第70回入学式における校長の式辞を公開いたします。


 本日ここに、北海道科学大学高等学校第70回入学式を挙行するにあたり、多くのご来賓のご臨席を賜り、また、保護者の皆様にもご出席をいただき、教職員一同、心からお礼を申し上げます。

 先ほど入学を許可いたしました普通科322名の新入生と保護者の皆様に心からお祝いを申し上げます。田子学年主任と8名の一学年担任はもちろんのこと、本校のすべての教職員や先輩達もこの日を心待ちにしていました。

 皆さん全員に覚えてほしい数字が2つあります。1つ目は、新入生はもう知っています。先週のオリエンテーションでも、学年通信第1号でも、学年主任から伝えられた「70」という数字。今日の入学式も、3年後の卒業式も、記念すべき70回目。当然ながら、君達は本校の70期卒業生となります。この長い伝統の下、今年の2・3年生を含め、2万7千名に及ぶ先輩達が君達を支援してくれます。もう一つは「101」です。昨年度、学校法人北海道科学大学は百周年を迎え、君達は新たな一世紀のスタートとなる101年目の新入生となります。法人百周年の記念事業として新築移転したこの校舎、手稲区前田の地に集う生徒・学生・教職員は6千名に及び、高大一体教育という理念の下、他の学校にはない独自の教育プログラムを総動員して、君達の幸せな未来の実現を支えます。

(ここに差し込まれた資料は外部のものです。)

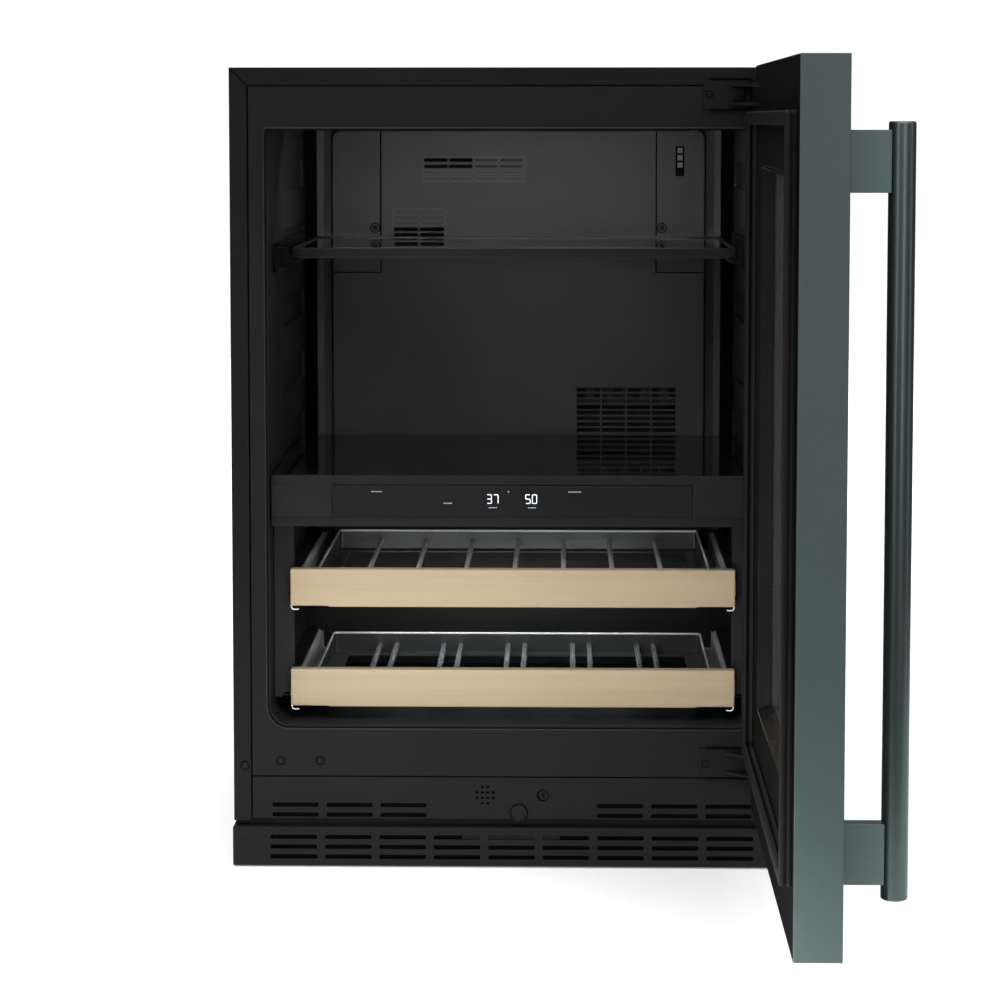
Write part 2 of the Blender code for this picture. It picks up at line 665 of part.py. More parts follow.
def glass_shelf(cabinet):
    for name, sign in (("left", -1), ("right", 1)):
        plate = mirrored(sign, (0.2604, 0.076, 0.6440), (IN_X - GAP, 0.460, 0.6760))
        ledge = mirrored(sign, (0.2380, 0.076, 0.6540), (0.2610, 0.460, 0.6574))
        hook = mirrored(sign, (0.2480, 0.072, 0.6480), (0.2630, 0.088, 0.6720))
        make(f"shelf_bracket_{name}", plate, "black_plastic", cabinet, joins=[ledge, hook])
    slide = empty("shelf_axis", (0, SHELF_Y[0], SHELF_Z[0]), cabinet)
    whole = block((-SHELF_X, SHELF_Y[0], SHELF_Z[0]), (SHELF_X, SHELF_Y[1], SHELF_Z[1]))
    rim, seat = SHELF_X - 0.005, 0.6628
    pane_space = block((-rim, SHELF_Y[0] + 0.0048, seat), (rim, SHELF_Y[1] - 0.0048, 0.680))
    light = block((-rim + 0.008, 0.126, 0.650), (rim - 0.008, 0.432, 0.680))
    make("shelf_frame", whole, "grey_plastic", slide, cuts=[[pane_space], [light]])
    pane = block(
        (-rim + GAP, SHELF_Y[0] + 0.0048 + GAP, seat + GAP), (rim - GAP, SHELF_Y[1] - 0.0048 - GAP, 0.6682)
    )
    make("shelf_glass", pane, "glass", slide)


# Racks. The three rail members nest: fixed channel, middle channel, and the tray's own rail.


def channel(sign, section, z, y_lo, y_hi):
    """A C section open towards the middle of the cabinet: its web and its two flanges."""
    tip, web, back, bottom, top = section
    web_part = mirrored(sign, (web, y_lo, z + bottom), (back, y_hi, z + top))
    flanges = [
        mirrored(sign, (tip, y_lo, low), (web + 0.0002, y_hi, low + SHEET))
        for low in (z + bottom, z + top - SHEET)
    ]
    return web_part, flanges


def rack_support(name, sign, cabinet):
    """The side plate that carries both racks' fixed channels, with a notched front upright."""
    back = FIXED_CHANNEL[2]
    plate = mirrored(sign, (0.2550, UPRIGHT_Y[0], 0.1750), (0.2632, 0.3915, 0.3710))
    upright = mirrored(sign, (0.2410, UPRIGHT_Y[0], 0.1800), (back, UPRIGHT_Y[1], 0.3710))
    notches, joins = [], [upright]
    for size in RACKS.values():
        z = size["z"]
        web, flanges = channel(sign, FIXED_CHANNEL, z, UPRIGHT_Y[1] + 0.0010, size["channel"])
        joins += [web] + flanges
        notches.append(
            mirrored(sign, (0.2300, 0.0500, z + 0.0060), (0.2466, UPRIGHT_Y[1] + 0.0005, z + 0.0330))
        )
    make(f"rack_support_{name}", plate, "black_steel", cabinet, joins=joins, cuts=[notches])


def rack(name, cabinet):
    size = RACKS[name]
    z = size["z"]
    pull = empty(f"{name}_rack_axis", (0, FRONT_Y[0], z), cabinet)
    front = block((-FRONT_X, FRONT_Y[0], z), (FRONT_X, FRONT_Y[1], z + FRONT_HEIGHT))
    end = 0.042  # the lower edge is cut back by a little over each end
    scallops = [
        mirrored(sign, (FRONT_X - end, 0.030, z - PAST), (FRONT_X + PAST, 0.070, z + 0.0012))
        for sign in (-1, 1)
    ]
    make(f"{name}_rack_front", front, "wood", pull, cuts=[scallops], bevel=0.0006)
    rack_tray(name, z, size, pull)
    half_way = empty(f"{name}_slide_axis", (0, FRONT_Y[0], z), cabinet)
    for side, sign in (("left", -1), ("right", 1)):
        web, flanges = channel(sign, MIDDLE_CHANNEL, z, 0.0625, size["channel"] - 0.010)
        make(f"{name}_slide_{side}", web, "bare_steel", half_way, joins=flanges)


def tray_rail(sign, z, y_hi):
    """A tray's side: a ledge out from its rim, a wall up, and the rail that runs in the channels."""
    y_lo, bottom = 0.0640, z + 0.0050
    return [
        mirrored(sign, (TRAY_X - 0.0005, y_lo, bottom), (0.2365, y_hi, bottom + SHEET)),
        mirrored(sign, (0.2350, y_lo, bottom), (0.2365, y_hi, z + 0.0265)),
        mirrored(sign, (0.2360, y_lo, z + 0.0124), (0.2436, y_hi, z + 0.0266)),
    ]


def tray_bars(name, z, rear):
    """Round bars on the upper tray, and pairs of flat ones on the lower."""
    y_lo, y_hi = TRAY_Y + 0.0008, rear + 0.0008
    if name == "upper":
        return [rod((x, y_lo, z + 0.0160), (x, y_hi, z + 0.0160), 0.0030, 8) for x in UPPER_BARS]
    return [
        block((x - 0.003, y_lo, z + 0.0120), (x + 0.003, y_hi, z + 0.0180)) for x in LOWER_BARS
    ]


def rack_tray(name, z, size, parent):
    """A folded steel rim, open below, with bars for the bottles and a rail along each side."""
    rear = size["rear"]
    bottom, top = z + 0.0050, z + 0.0310
    whole = block((-TRAY_X, TRAY_Y, bottom), (TRAY_X, rear + SHEET, top))
    inside = block(
        (-TRAY_X + SHEET, TRAY_Y + SHEET, bottom + SHEET), (TRAY_X - SHEET, rear, top + PAST)
    )
    lip = 0.016 if name == "upper" else 0.020
    floor_hole = block(
        (-TRAY_X + lip, TRAY_Y + lip, bottom - PAST), (TRAY_X - lip, rear - lip, top + PAST)
    )
    tray = make(f"{name}_rack_tray", whole, "bare_steel", parent, cuts=[[inside], [floor_hole]])
    sides = tray_rail(-1, z, size["rail"]) + tray_rail(1, z, size["rail"])
    for number, shape in enumerate(sides + tray_bars(name, z, rear)):
        carve(tray, f"{name}_rack_tray_join_{number}", "UNION", [shape], parent)


# Door


def hinge_pocket_cuts(grow=0.0):
    return [
        block((0.235 - grow, -0.0504 - grow, lo - grow), (DOOR_X[1] + PAST, PAST, hi + grow))
        for lo, hi in HINGE_POCKETS.values()
    ]


def door_panels(door):
    (x_lo, x_hi), (y_lo, y_hi), (z_lo, z_hi) = DOOR_X, DOOR_Y, DOOR_Z
    inset = SHEET + GAP
    whole = block((x_lo, y_lo, z_lo), (x_hi, y_hi, z_hi))
    inside = block((x_lo + SHEET, y_lo + SHEET, z_lo + SHEET), (x_hi - SHEET, PAST, z_hi - SHEET))
    window = block((-WINDOW_X, y_lo - PAST, WINDOW_Z[0]), (WINDOW_X, y_lo + PAST, WINDOW_Z[1]))
    make("door_skin", whole, "green_metal", door, cuts=[[inside], [window], hinge_pocket_cuts()])

    core = block((x_lo + inset, y_lo + inset, z_lo + inset), (x_hi - inset, -0.0145, z_hi - inset))
    glazing = block((-PANE_X - GAP, -0.070, PANE_Z[0] - GAP), (PANE_X + GAP, PAST, PANE_Z[1] + GAP))
    make("door_core", core, "foam", door, cuts=[[glazing], hinge_pocket_cuts()])

    plate = block((x_lo + inset, -0.0141, z_lo + inset), (x_hi - inset, y_hi, z_hi - inset))
    rim = 0.003
    collar = block(
        (-WINDOW_X - rim, -0.0256, WINDOW_Z[0] - rim), (WINDOW_X + rim, -0.0130, WINDOW_Z[1] + rim)
    )
    sight = block((-WINDOW_X, -0.040, WINDOW_Z[0]), (WINDOW_X, PAST, WINDOW_Z[1]))
    make("door_liner", plate, "black_plastic", door, joins=[collar], cuts=[[sight], hinge_pocket_cuts()])


def door_glazing(door):
    (x_lo, x_hi), (z_lo, z_hi) = (-PANE_X, PANE_X), PANE_Z
    for name, (y_lo, y_hi) in PANE_Y.items():
        make(f"window_{name}_glass", block((x_lo, y_lo, z_lo), (x_hi, y_hi, z_hi)), "glass", door)
    ring = block((x_lo, PANE_Y["outer"][1] + GAP, z_lo), (x_hi, PANE_Y["inner"][0] - GAP, z_hi))
    width = 0.009
    hole = block((x_lo + width, -0.060, z_lo + width), (x_hi - width, 0, z_hi - width))
    make("window_spacer", ring, "black_plastic", door, cuts=[[hole]])


def door_gasket(door):
    (in_z, out_z), (in_x, out_x) = GASKET_Z, GASKET_X
    ring = block((-out_x, DOOR_Y[1] + GAP, out_z[0]), (out_x, -GAP, out_z[1]))
    hole = block((-in_x, -0.030, in_z[0]), (in_x, PAST, in_z[1]))
    make("door_gasket", ring, "rubber", door, cuts=[[hole]])


def handle(door):
    line = bpy.data.curves.new("handle_bar", "CURVE")
    line.dimensions = "3D"
    line.bevel_depth = BAR_R
    line.bevel_resolution = 5
    line.use_fill_caps = True
    spline = line.splines.new("POLY")
    spline.points.add(1)
    for point, z in zip(spline.points, BAR_Z):
        point.co = (0, 0, z, 1)
    bar = bpy.data.objects.new("handle_bar", line)
    bar.location = Vector((BAR_X, BAR_Y, 0)) - HINGE
    bar.parent = door
    line.materials.append(material("green_metal"))
    PARTS.objects.link(bar)
    half_x, half_z = POST_HALF
    for name, z in POST_Z.items():
        post = block(
            (BAR_X - half_x, BAR_Y + 0.006, z - half_z), (BAR_X + half_x, DOOR_Y[0] - GAP, z + half_z)
        )
        reach = half_z + PAST
        saddle = rod((BAR_X, BAR_Y, z - reach), (BAR_X, BAR_Y, z + reach), BAR_R + 0.0006, 24)
        make(f"handle_post_{name}", post, "green_metal", door, cuts=[[saddle]])


def ear(z_lo, z_hi):
    """One arm of a hinge bracket: a flat outline from the cabinet's face round the pin."""
    reach = 0.0085
    points = [(0.226, -GAP), (0.254, -GAP)]
    points += [
        (HINGE.x + reach * math.cos(math.radians(a)), HINGE.y + reach * math.sin(math.radians(a)))
        for a in range(35, -146, -30)
    ]

    def add(bm):
        flat = bpy.data.curves.new("ear", "CURVE")
        flat.dimensions = "2D"
        flat.fill_mode = "BOTH"
        flat.extrude = (z_hi - z_lo) / 2
        spline = flat.splines.new("POLY")
        spline.points.add(len(points) - 1)
        for point, (x, y) in zip(spline.points, points):
            point.co = (x, y, 0, 1)
        spline.use_cyclic_u = True
        holder = bpy.data.objects.new("ear", flat)
        mesh = bpy.data.meshes.new_from_object(holder)
        mesh.transform(Matrix.Translation((0, 0, (z_lo + z_hi) / 2)))
        bm.from_mesh(mesh)
        bmesh.ops.remove_doubles(bm, verts=bm.verts, dist=0.00001)
        bmesh.ops.recalc_face_normals(bm, faces=bm.faces)
        bpy.data.objects.remove(holder)

    return add


def hinge(name, cabinet, door):
    z_lo, z_hi = HINGE_POCKETS[name][0] + 0.0005, HINGE_POCKETS[name][1] - 0.0005
    plate = block((0.204, -0.0034, z_lo), (0.254, -GAP, z_hi))
    arm = 0.003
    lower, upper = z_lo + 0.0035, z_hi - 0.0035 - arm
    pin = rod((HINGE.x, HINGE.y, lower - 0.0015), (HINGE.x, HINGE.y, upper + arm + 0.0015), HINGE_PIN_R)
    arms = [ear(lower, lower + arm), ear(upper, upper + arm), pin]
    make(f"hinge_bracket_{name}", plate, "black_steel", cabinet, joins=arms)
    leaf_z = (lower + arm + GAP, upper - GAP)
    sleeve = rod((HINGE.x, HINGE.y, leaf_z[0]), (HINGE.x, HINGE.y, leaf_z[1]), 0.0082)
    inset = GAP / 2
    tongue = block(
        (HINGE.x - 0.0080, -0.0500, leaf_z[0] + inset), (HINGE.x + 0.0080, HINGE.y, leaf_z[1] - inset)
    )
    bore = rod((HINGE.x, HINGE.y, z_lo), (HINGE.x, HINGE.y, z_hi), HINGE_PIN_R + GAP)
    make(f"hinge_leaf_{name}", sleeve, "bare_steel", door, joins=[tongue], cuts=[[bore]])


def build():
    open_x = HINGE.x + HINGE.y - BAR_Y + BAR_R  # the handle's outer side, with the door open
    open_y = HINGE.y - HINGE.x + DOOR_X[0]  # the door's free edge
    cabinet = empty("cabinet", (0, 0, 0))
    cabinet.location = ((TOE_X - open_x) / 2, -(open_y + DEPTH) / 2, 0)
    outer_wrapper(cabinet)
    rear_panels(cabinet)
    base_pan(cabinet)
    inner_liner(cabinet)
    foam_insulation(cabinet)
    front_frame(cabinet)
    lower_panel(cabinet)
    toe_grille(cabinet)
    for side, sign in (("left", -1), ("right", 1)):
        for end, y in (("front", LEG_Y[0]), ("rear", LEG_Y[1])):
            leg(f"leg_{end}_{side}", sign * LEG_X, y, cabinet)
        rack_support(side, sign, cabinet)
    rear_cover(cabinet)
    evaporator_group(cabinet)
    compressor(cabinet)
    condenser(cabinet)
    cooling_fan(cabinet)
    base_boxes(cabinet)
    divider(cabinet)
    glass_shelf(cabinet)
    for name in RACKS:
        rack(name, cabinet)
    door = empty("door_axis", HINGE, cabinet, turn=math.pi / 2)
    door_panels(door)
    door_glazing(door)
    door_gasket(door)
    handle(door)
    for name in HINGE_POCKETS:
        hinge(name, cabinet, door)


clear_scene()
PARTS = new_collection("wine_cooler")
CUTTERS = new_collection("cutters", helper=True)
build()
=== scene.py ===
"""The looks of the undercounter wine cooler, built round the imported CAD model.

The script gives the model's parts their materials, replaces the plain panels with rounded and
detailed ones, adds screws, seals, trims, rods and the display, and sets up the floor, lights and
camera.

Two drawing frames are used, both in metres. The cabinet frame has x = 0 at the cabinet's centre,
y = 0 on its front plane with +Y going in, and z = 0 on the floor. The door frame is the same frame
with the door drawn shut, and DOOR turns it to where the open door stands.
"""

import fnmatch
import math

import bmesh
import bpy
from mathutils import Matrix, Vector
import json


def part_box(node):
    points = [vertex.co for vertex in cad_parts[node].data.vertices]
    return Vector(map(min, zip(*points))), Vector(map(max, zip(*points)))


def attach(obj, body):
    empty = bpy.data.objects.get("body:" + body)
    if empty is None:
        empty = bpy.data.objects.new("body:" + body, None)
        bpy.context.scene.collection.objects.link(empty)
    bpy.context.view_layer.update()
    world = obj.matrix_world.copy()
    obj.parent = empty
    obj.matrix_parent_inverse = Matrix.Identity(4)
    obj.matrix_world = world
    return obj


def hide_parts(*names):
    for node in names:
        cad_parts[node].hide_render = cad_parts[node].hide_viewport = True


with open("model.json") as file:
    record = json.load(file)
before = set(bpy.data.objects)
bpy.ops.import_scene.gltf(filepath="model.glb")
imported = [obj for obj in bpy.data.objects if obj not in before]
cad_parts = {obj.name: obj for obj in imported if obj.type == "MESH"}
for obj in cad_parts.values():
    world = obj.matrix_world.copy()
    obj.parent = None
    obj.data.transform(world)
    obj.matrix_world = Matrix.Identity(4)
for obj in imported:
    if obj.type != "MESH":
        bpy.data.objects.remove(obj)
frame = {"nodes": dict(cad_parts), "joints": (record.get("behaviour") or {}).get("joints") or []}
NODES = frame["nodes"]
SCENE = bpy.context.scene
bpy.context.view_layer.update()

# Frames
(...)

 実は、今回の入学式。昨年までとは様変わりしました。開会に当たっての書道部と吹奏楽部のパフォーマンス。この後には合唱部からの歌のプレゼントもあり、表立ってはいませんが、この入学式全体を支えてくれているのは放送局です。先ほどの、新入生全員の呼名、この後にある生徒代表の宣誓は、生徒が自分の気持ちを自分の言葉で表現してもらうように変えました。そして、そうした新入生の姿を受けて、最後には君達を3年間にわたって見守り続ける担任団を代表して学年主任から歓迎の言葉を伝えます。70年という歴史を経て、本校は大きく発展し、その最たるものが生徒達の姿であると自負しております。

 皆さんもご存じの通り、いわゆる「高校教育の無償化」や「部活動の地域移行」、「通信制の急拡大」など、「学校って何なんだ?」という問いが改めてすべての国民に突き付けられています。この問いに答える本校のキーワードは、「主体性・多様性・社会性」の3つです。学校説明会でも何度も伝えてきたように、我々教員は、学校として可能な限りの多様な選択肢を君達に与えます。しかし、その選択肢から何を選び、いかにして将来の人生に結び付けてゆくかは君達自身に課された責任です。「指示されたことだけをやっておけば」という受け身の考えでは、変化する時代を生き抜くことはできません。「選ぶ力」・「やりぬく力」こそが自分の未来を幸せにします。更に、どんな進路に進むにせよ、知識だけでは、自分一人だけでは、生きていけないことも自明です。本校では、総合的な探究の時間を中心に、学校を飛び出した、社会につながる学びを重視しています。高大接続プロジェクトと名付けて、系列大学を活用して高校在学中から大学での学びを多様な形で実体験し、高校時代に身に付けるべき基礎知識を具体的に考えさせます。教科における学びにおいても、仲間との協力・協働の場面が様々に設定されています。更に、学校が果たすべき最大の役割を、「生徒一人一人が自立した社会人となり、社会を支える人材を育てること」と捉えるのであれば、「やりたいことしかやらない個人主義」や「自分と同質な人間としか付き合いたくない閉鎖主義」といった考えは乗り越えたいものです。本校は、部活動や生徒会活動、各種行事の持つ意義を重視しています。多様な人間が多様な活動を展開すれば、失敗やトラブルの発生は当然のことです。大切なことは、失敗やトラブルを起こさないことではなく、決して他人のせいにすることなく、自分の責任において乗り越えてゆく人間に成長できるかどうかです。そして、それを実現するために学ぶ場所が、「学校」という場であろうと考えます。

 終わりになりますが、本日の入学式に出席いただいた保護者の皆様に心からお祝いとお礼を申し上げます。教職員一同、新入生全員が「北科大高校に来て良かった」と満足感を胸に卒業する日まで、全力で支え続けます。そのためにも、保護者の方々との日常の連携を密にし、いつでも本音で相談しあえる関係を作り上げたいと願っております。朝の登校から始まる、お子さんの日常生活が大きく変化することに心配を感じていらっしゃるかと思います。是非とも、担任や部活動顧問はもちろん、PTA活動などを通して親同士のネットワークも作り、「子供と上手に距離感を保ちつつも、実はしっかり見守っている」というのが、高校時代の子育ての理想かもしれません。
 改めて新入生の皆さんに伝えたい。高校生までは、あらゆる面で人間としての基礎が形成される時期です。部活動に例えれば、練習試合です。負けてもいい。しかし、負けから何を学ぶのか。負けたままでは終われないと本気で思えるのかが本当の勝負です。更に加えると、自分の未熟さを知り、人の意見に耳を傾ける謙虚さがあればOKです。皆さんが北海道で育つ若者らしく、スケールの大きな人間に成長することを祈って、入学に当たっての式辞と致します。